Iowahorse - April 17, 2008 04:12 PM (GMT)
In China, Western Journalists Face Challenges, Threats
BU prof says local students buy government line
The five cuddly, brightly colored “Fuwa” mascots of this summer’s Olympic Games in Beijing send the world wishes for “prosperity, happiness, passion, health, and good luck,” according to the Olympic Games’ English-language Web site.
But as China goes all out with Olympic preparations, and as foreign media flood its cities, some Web-based patriots have a less welcoming message for Western journalists who write about China’s human rights record, particularly the country’s response to recent riots in Tibet. New sites, such as anti-cnn are filled with complaints about the “lies” of Western media, and laced with exhortations such as, “Beat to death these unjust conscienceless criminals.” Some Western reporters have been personally threatened with harm. “The Chinese people don’t welcome you, American running dog,” reads an e-mail to an Associated Press reporter. “Your reports twist the facts and you will suffer the curse of heaven.” A text message to a Western journalist states simply, “One of these days I’m going to kill you.”
“Western news bureaus have been inundated with nasty, scary stuff,” says Anne Donohue, a College of Communication associate professor of journalism, who is currently in Beijing on a Fulbright award teaching her craft to Chinese students at the People’s University of China. Donohue says the Chinese government has been pushing the bias story through its official media, with daily headlines decrying the coverage.
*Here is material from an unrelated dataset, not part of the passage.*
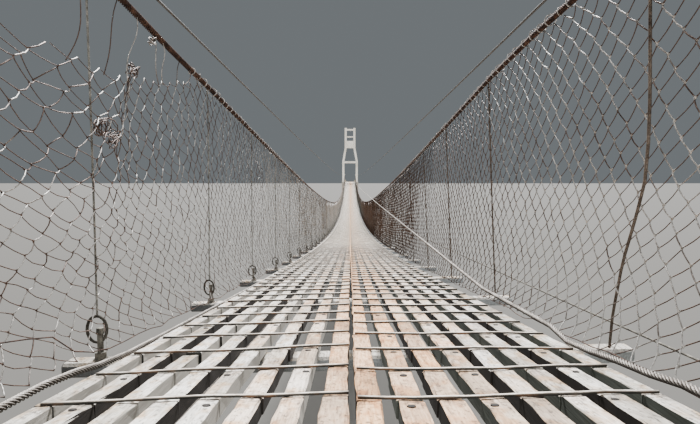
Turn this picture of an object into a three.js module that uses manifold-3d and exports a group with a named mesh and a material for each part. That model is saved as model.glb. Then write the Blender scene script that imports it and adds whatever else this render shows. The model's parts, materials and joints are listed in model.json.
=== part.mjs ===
// Rope suspension footbridge, a 1:2 scale model: millimetres, +Z up, +Y along the bridge.
// The origin is on the ground under mid-span. The near end is at -Y.
import * as THREE from "three";
import { mergeVertices } from "three/addons/utils/BufferGeometryUtils.js";
import Module from "manifold-3d";

const wasm = await Module();
wasm.setup();

// Driving dimensions
const touch = 0.3; // gap between pieces that touch
const baySpacing = 600; // one crossbeam and one pair of hangers a bay
const sectionBays = [9, 10, 10, 10, 10, 9]; // bays in each deck section and net panel
const deckSag = 1020; // drop of the deck at mid-span
const deckEndHeight = 2000; // deck level at both ends, above the ground

const deckHalfWidth = 325;
const deckThickness = 20;
const seamWidth = 5; // slot between the two halves of the deck
const beamHalfLength = 428;
const beamWidth = 34;
const beamDepth = 30;
const houseDepth = 1; // how far the boards are let into the crossbeams

const handCable = { x: 367, radius: 6, aboveDeck: 526 };
const edgeRope = { x: 345, radius: 5.5 };
const bearingRope = { x: 200, radius: 7 };
const upperWire = { x: 357, radius: 2.5, aboveDeck: 490, sag: 179 };
const guardRope = { x: 420, radius: 3, aboveDeck: -24, sag: 480 };
const ropeSides = 6;
const wireSides = 4;

const netPlaneX = 370;
const netThickness = 5;
const netWire = 5;
const hangerWidth = 8;
const netEdge = 6;

const abutmentLength = 2100;
const abutmentWidth = 1120;
const anchorSize = { x: 150, y: 260, z: 140 };
const anchorFrontSetback = 1750; // from the deck end to the face that takes the hand cable

const postDepth = 150;
const postSetback = 10; // from the deck end to the post's front
const post = { inner: 390, outer: 527, topInner: 228, topOuter: 365 };
const postLevels = { shoulder: 1414, waist: 2308, top: 3673 };
const corbel = { inner: 350, foot: 430, seat: 470 }; // carries the hand cable past the post
const lintel = { bottom: 1284, top: 1414, depth: 120 };
const namePanel = { bottom: 2308, top: 2795, depth: 80 };
const upperBeam = { bottom: 3030, top: 3110, depth: 110 };
const topBeam = { bottom: 3500, top: 3600, depth: 110 };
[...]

In a phone interview from Beijing, Donohue tells BU Today that her undergraduate journalism students, people she would expect to be natural skeptics, are buying the official storyline of a Western media conspiracy “hook, line, and sinker.”
“These students really see the world in a very different way,” she says over a crackling phone line. “They think that nationalism or building up their country at all costs is the most important thing, and that’s more important than any other freedoms they would want.”
To learn more about China and the Olympics, listen to WBUR's On Point, which this week is broadcasting live from Shanghai.
Iowahorse - April 17, 2008 04:14 PM (GMT)
Journalist group: concerns remain over reporters in China
1 day ago
BEIJING (AP) — A journalism rights group said Wednesday it is concerned for the safety of reporters in the run-up to this summer's Olympics after accounts of threats against them.
The Brussels-based International Federation of Journalists said it welcomed China's willingness to have a dialogue on media freedom but was worried about threats made to journalists reporting on the unrest in Tibet and disturbances during the Olympic torch relay.
"We are impressed by a new willingness to talk through our differences over press freedom and journalism, but the problems facing reporters on the ground cannot be ignored," said Aidan White, IFJ general secretary, at the end of the four-day visit to Beijing.
Western reporters in China have received harassing phone calls, e-mails and text messages, some with death threats, supposedly from ordinary Chinese complaining about alleged bias in coverage of recent anti-Chinese protests in Tibet.
The harassment began about three weeks ago and has largely targeted foreign television broadcasters, CNN in particular.
But the campaign broadened earlier this month after mobile phone numbers and other information for reporters from The Associated Press, The Wall Street Journal and USA Today were posted on several Web sites, including a military affairs chat site.
White said he and an IFJ delegation have held meetings with Chinese government officials, the government-backed All China Journalists Association and the Beijing Olympic Committee.
White said the group plans to follow up on efforts to ensure journalists' safety during the Olympics and to establish a framework for joint actions designed to improve communications between Chinese journalists and their colleagues overseas.
About 30,000 officially accredited and non-accredited journalists are expected in Beijing for the Games.